Exact behavior varies by connector. Some connectors rely mainly on scheduled crawling and indexing, while others may use additional retrieval patterns based on the source system and product experience.

Why Glean connectors matter

  • Comprehensive connectivity: With dozens of native connectors and custom connector support, Glean can connect to a wide range of applications throughout your organization, ensuring all relevant enterprise data is searchable and accessible.
  • Permission enforcement: By fetching the permissions map from each source, Glean connectors ensure that search results strictly adhere to the access permissions set in the source application, preventing unauthorized access to content.
  • Data security: Connectors route all fetched data to your isolated Glean tenant.
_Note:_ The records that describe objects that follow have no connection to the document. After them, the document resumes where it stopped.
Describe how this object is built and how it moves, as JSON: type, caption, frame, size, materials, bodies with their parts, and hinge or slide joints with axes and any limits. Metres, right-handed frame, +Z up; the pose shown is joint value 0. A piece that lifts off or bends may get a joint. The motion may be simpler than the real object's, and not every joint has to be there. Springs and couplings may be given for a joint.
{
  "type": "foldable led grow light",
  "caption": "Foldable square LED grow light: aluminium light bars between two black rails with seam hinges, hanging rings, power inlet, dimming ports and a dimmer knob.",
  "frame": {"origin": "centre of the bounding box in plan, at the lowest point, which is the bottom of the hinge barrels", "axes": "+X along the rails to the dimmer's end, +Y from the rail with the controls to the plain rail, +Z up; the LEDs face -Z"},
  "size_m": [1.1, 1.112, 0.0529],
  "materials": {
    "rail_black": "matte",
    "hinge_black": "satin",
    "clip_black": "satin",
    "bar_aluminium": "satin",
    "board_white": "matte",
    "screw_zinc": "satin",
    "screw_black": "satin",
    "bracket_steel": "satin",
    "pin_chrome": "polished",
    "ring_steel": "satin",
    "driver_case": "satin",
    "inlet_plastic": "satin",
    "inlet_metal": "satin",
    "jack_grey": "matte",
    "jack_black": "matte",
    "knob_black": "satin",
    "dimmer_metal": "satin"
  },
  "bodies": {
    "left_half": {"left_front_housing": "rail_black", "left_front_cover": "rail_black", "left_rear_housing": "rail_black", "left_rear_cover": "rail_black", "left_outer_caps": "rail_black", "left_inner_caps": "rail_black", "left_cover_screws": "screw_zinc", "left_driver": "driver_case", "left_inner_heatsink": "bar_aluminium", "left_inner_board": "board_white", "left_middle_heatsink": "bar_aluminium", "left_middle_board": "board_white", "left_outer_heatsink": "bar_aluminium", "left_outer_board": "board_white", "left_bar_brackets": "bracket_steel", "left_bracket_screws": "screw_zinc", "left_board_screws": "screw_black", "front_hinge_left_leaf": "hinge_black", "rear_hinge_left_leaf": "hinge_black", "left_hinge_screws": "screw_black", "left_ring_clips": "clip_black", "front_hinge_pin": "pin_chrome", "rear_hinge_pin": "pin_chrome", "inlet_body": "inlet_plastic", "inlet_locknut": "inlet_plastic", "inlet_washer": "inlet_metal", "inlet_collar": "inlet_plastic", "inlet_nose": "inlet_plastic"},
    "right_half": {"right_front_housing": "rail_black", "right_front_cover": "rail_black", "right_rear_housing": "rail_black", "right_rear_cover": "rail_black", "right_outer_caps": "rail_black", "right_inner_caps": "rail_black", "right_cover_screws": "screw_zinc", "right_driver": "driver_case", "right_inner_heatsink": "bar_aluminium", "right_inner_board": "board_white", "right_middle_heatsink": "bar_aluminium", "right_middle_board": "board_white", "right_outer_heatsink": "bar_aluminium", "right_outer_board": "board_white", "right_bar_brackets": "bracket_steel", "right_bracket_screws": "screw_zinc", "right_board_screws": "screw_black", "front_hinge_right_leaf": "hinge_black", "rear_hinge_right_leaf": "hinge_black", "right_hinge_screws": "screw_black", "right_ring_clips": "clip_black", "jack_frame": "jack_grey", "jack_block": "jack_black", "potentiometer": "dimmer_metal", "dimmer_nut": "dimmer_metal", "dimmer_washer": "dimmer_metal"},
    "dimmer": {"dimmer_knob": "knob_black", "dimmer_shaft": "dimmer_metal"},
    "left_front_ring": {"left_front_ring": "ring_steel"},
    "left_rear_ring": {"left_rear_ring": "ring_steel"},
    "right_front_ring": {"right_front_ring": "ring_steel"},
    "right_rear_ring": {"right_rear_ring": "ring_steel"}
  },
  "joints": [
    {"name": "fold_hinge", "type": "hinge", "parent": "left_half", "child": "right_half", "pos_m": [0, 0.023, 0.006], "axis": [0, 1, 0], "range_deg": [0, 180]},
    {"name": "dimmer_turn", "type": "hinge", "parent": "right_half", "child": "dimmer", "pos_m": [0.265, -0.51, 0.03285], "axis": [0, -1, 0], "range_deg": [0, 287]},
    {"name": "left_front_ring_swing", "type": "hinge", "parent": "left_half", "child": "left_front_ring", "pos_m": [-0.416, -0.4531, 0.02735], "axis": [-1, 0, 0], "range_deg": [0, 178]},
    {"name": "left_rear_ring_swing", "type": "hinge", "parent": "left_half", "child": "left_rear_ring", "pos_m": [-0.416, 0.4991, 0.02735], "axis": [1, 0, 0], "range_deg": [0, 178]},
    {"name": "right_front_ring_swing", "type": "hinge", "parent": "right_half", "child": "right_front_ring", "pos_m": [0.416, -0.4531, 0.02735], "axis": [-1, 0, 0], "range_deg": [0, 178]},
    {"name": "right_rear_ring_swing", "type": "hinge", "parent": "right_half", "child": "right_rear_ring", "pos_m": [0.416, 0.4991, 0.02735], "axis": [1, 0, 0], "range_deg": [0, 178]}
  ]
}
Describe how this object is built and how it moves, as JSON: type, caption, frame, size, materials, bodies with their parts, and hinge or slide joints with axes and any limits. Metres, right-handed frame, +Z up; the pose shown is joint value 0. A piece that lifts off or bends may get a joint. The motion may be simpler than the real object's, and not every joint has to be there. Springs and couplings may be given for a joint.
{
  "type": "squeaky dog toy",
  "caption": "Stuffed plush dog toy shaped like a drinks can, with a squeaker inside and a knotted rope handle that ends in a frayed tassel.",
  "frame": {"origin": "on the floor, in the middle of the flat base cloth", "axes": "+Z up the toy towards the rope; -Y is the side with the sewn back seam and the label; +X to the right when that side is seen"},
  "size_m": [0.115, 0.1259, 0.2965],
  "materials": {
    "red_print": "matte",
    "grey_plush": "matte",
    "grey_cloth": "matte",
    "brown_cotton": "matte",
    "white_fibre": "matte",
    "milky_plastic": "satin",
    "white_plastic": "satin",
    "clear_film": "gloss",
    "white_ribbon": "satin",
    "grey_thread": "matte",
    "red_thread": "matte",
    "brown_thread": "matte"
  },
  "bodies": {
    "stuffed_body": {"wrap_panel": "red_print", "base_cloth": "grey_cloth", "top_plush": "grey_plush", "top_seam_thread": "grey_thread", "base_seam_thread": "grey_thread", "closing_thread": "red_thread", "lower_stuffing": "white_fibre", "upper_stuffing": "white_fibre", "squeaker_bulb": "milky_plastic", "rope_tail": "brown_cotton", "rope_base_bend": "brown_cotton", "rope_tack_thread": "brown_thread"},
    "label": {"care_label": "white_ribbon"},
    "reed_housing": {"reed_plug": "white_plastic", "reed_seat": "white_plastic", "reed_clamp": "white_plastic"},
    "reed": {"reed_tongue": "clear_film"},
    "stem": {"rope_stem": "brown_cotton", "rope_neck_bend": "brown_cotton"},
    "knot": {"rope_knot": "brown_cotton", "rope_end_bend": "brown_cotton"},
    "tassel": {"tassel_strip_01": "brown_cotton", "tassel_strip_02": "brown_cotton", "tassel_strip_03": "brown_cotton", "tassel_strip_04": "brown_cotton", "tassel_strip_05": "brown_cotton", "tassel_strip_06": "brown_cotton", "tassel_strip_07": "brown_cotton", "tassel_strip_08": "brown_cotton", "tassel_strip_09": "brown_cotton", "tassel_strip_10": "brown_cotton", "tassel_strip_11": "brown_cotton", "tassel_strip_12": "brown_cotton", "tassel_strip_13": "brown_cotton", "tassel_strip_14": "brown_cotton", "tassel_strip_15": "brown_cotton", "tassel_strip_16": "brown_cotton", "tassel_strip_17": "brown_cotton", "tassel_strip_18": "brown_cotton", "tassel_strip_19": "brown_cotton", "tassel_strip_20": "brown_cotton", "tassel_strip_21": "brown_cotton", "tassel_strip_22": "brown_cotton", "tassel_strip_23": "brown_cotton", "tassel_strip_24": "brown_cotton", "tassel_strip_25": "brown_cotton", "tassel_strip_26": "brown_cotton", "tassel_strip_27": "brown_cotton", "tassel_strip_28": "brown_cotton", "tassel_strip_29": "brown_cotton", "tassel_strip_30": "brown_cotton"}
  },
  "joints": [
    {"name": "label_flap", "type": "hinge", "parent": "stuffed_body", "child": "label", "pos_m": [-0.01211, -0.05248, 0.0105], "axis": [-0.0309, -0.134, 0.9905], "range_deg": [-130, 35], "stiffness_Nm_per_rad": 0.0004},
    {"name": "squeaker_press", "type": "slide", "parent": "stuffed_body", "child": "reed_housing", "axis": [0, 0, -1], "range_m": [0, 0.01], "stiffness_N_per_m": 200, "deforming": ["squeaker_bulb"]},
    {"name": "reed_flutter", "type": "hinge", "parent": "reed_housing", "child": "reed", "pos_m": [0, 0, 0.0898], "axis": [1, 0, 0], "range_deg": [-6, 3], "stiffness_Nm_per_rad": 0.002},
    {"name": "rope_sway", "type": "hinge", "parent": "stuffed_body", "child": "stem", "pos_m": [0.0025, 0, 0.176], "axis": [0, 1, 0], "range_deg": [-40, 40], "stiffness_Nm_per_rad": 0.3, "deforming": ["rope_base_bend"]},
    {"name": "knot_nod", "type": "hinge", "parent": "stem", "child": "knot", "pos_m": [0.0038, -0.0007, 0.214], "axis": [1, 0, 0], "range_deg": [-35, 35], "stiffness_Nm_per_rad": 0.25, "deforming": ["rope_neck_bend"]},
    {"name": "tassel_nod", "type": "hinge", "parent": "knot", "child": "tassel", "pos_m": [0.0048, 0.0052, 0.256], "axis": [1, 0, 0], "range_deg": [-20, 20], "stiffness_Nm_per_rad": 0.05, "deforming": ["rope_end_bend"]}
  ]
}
Data is end-to-end encrypted in transit and only written to disk once it reaches your tenant. Within your tenant, indexed data is encrypted at rest and remains within your tenant boundaries.
  • Real-time updates: Connectors capture changes to your data as quickly as possible, either via webhooks or incremental crawling. The Glean team continuously works with technology partners to keep connectors updated with feature enhancements and API changes.
  • Flexible configuration: Each connector supports a range of configuration options — including content inclusion and exclusion filters, authentication modes, and crawl scope settings — so you can tailor what Glean indexes to your organization's needs.
  • Relevance ranking: Connectors collect activity signals — such as views, edits, and shares — that Glean uses to rank search results by relevance, surfacing the most useful content for each user.

You can configure Actions directly from the Data source setup, allowing Glean Assistant and Glean Agents to securely take action in those tools or applications. This enhancement introduces a faster, single point of setup, allowing administrators to manage native actions and Model Context Protocol (MCP) tools while they are already configuring the Data source.